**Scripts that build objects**

------

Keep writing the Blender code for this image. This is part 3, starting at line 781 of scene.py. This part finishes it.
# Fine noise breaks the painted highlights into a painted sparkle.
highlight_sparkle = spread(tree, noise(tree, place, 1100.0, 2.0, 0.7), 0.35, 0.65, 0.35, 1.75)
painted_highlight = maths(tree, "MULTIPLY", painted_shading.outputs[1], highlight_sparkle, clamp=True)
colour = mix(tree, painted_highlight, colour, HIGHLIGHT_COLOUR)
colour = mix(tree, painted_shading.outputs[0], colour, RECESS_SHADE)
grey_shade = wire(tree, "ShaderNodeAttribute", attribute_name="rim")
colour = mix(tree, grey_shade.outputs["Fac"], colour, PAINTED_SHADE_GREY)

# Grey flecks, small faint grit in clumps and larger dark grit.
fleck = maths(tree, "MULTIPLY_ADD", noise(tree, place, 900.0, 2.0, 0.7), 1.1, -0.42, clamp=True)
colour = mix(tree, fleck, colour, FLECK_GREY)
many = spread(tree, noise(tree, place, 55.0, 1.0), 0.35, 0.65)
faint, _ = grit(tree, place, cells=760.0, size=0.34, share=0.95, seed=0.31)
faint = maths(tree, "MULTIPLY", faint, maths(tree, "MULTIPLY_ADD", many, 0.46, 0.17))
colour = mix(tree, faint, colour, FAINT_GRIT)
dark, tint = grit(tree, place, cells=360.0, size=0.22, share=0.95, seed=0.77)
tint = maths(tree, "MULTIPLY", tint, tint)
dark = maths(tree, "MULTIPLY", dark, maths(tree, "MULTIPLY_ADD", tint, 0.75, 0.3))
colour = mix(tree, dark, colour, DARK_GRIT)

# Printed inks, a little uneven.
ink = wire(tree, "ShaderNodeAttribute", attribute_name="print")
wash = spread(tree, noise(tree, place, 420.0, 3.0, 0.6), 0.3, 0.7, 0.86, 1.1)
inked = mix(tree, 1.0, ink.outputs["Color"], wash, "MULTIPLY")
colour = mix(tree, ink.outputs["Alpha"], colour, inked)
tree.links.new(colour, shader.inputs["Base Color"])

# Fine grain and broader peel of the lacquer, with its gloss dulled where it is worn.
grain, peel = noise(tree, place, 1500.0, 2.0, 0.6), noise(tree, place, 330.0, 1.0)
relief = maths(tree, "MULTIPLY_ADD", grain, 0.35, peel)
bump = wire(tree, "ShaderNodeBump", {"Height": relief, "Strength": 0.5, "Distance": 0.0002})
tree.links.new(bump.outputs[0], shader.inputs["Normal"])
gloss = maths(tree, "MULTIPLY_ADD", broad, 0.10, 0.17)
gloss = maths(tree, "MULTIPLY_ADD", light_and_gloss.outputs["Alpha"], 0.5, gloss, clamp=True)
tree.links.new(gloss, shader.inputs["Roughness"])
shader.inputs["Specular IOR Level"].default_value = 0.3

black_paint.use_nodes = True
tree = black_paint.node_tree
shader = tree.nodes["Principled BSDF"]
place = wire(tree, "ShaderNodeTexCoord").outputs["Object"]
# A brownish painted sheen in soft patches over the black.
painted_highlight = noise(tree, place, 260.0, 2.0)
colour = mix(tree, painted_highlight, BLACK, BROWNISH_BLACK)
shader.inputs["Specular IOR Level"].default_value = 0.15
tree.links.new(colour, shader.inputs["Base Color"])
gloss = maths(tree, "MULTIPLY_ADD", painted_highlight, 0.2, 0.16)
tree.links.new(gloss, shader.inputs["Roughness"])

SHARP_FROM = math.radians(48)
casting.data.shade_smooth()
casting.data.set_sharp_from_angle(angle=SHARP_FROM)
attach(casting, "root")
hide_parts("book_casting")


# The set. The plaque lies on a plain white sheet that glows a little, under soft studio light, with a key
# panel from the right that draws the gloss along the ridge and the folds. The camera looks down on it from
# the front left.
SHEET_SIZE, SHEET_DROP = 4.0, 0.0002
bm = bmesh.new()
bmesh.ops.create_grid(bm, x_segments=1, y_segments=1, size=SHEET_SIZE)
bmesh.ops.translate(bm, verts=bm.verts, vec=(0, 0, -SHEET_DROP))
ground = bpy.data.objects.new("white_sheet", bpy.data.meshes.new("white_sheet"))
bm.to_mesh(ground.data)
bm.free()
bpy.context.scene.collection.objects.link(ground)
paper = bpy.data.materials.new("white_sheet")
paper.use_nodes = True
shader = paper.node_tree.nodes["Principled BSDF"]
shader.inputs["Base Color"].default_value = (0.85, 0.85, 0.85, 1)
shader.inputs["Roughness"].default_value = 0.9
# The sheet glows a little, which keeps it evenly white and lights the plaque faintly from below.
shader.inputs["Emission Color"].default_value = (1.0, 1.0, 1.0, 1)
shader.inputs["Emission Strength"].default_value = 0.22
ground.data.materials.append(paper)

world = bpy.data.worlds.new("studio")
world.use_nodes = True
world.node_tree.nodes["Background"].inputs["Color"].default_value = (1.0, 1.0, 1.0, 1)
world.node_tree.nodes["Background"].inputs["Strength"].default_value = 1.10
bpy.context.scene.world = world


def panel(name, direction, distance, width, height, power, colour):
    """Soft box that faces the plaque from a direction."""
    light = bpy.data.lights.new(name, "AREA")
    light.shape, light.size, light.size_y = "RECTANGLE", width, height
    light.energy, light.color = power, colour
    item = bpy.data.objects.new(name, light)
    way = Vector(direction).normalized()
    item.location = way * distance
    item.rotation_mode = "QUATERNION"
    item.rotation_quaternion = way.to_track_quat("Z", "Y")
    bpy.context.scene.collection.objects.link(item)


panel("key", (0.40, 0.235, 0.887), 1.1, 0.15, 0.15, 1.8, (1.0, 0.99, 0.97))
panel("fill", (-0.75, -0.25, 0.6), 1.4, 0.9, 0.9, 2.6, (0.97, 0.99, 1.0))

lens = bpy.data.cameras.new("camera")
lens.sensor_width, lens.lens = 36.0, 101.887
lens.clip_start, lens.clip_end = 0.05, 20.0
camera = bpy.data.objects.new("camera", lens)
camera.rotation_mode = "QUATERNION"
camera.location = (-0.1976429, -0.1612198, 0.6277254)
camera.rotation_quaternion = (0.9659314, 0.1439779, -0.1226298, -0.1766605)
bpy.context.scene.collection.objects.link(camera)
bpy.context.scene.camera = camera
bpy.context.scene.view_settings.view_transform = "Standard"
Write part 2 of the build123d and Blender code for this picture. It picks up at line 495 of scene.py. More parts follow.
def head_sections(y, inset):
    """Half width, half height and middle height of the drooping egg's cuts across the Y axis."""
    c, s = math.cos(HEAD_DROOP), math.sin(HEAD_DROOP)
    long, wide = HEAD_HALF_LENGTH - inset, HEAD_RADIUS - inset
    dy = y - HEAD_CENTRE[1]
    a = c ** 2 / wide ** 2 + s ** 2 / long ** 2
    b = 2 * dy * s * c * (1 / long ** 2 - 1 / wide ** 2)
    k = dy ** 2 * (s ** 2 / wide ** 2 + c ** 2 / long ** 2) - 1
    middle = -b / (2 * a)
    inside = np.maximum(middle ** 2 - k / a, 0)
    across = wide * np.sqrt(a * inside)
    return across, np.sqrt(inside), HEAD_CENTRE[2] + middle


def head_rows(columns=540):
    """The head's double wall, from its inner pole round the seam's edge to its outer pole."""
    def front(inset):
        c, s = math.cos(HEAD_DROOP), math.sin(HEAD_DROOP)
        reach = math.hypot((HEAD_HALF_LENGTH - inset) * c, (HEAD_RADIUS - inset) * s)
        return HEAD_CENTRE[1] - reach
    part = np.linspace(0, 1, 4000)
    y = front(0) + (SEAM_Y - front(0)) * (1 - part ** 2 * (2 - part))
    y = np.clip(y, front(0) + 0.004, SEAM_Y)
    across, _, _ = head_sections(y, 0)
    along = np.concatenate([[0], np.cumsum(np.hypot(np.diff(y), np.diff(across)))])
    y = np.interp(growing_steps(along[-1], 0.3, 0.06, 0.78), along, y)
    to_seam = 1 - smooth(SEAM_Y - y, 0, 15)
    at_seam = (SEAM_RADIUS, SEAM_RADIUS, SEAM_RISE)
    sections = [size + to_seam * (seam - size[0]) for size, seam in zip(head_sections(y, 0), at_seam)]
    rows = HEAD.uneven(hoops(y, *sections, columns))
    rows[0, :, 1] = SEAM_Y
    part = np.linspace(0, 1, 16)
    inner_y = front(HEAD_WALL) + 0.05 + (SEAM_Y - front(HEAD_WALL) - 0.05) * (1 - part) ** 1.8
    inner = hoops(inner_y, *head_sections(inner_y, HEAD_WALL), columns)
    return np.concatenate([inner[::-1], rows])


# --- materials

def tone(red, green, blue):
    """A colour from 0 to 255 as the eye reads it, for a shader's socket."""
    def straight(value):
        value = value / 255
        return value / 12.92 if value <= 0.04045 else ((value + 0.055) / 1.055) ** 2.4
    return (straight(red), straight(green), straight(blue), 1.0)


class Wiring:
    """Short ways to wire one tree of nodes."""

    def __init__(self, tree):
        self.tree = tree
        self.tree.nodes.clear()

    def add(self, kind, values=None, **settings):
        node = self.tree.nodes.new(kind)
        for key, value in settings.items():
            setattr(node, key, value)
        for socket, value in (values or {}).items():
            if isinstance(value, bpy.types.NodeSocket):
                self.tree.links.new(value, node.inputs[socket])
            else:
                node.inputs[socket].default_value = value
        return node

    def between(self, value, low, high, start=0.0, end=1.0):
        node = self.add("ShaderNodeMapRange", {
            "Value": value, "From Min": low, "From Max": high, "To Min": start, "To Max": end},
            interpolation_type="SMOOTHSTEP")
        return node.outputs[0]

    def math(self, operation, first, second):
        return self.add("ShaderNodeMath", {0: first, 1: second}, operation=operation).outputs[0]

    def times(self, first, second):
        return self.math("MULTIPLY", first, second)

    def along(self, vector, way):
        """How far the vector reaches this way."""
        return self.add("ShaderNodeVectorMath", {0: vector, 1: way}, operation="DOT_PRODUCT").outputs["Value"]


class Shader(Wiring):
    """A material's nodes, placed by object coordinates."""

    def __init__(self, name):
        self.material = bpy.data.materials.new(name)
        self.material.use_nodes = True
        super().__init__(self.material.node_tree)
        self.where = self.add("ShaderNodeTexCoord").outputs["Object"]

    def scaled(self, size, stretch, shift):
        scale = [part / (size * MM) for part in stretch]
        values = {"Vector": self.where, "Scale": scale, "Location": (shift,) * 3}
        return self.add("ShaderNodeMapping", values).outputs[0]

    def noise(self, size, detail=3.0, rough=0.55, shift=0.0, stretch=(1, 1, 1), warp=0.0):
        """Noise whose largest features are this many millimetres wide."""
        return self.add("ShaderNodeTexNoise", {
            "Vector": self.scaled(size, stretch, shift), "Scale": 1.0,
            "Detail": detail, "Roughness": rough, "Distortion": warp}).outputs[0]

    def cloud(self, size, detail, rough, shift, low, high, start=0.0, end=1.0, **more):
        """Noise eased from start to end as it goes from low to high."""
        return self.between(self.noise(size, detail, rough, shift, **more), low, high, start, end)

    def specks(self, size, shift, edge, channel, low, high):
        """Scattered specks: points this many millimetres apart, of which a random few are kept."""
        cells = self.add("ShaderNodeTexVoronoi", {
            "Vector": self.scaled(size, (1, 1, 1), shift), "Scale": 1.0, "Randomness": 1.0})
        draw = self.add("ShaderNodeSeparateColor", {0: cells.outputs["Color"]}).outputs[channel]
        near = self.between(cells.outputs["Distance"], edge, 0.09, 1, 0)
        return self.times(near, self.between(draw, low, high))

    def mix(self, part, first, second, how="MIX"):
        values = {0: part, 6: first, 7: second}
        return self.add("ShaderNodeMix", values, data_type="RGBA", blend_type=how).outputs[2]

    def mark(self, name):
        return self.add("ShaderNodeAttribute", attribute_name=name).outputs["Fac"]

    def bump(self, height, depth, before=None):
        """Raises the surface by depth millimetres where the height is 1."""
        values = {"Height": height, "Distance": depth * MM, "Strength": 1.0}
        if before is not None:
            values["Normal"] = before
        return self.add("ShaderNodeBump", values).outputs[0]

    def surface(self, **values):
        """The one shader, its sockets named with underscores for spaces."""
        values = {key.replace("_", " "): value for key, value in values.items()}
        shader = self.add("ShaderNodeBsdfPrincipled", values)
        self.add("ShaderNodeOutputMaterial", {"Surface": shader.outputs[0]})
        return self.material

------

**Do this**
Going through the data above, count the lines where the string "code" appears, and answer with only that number.

**Answer for the task**
2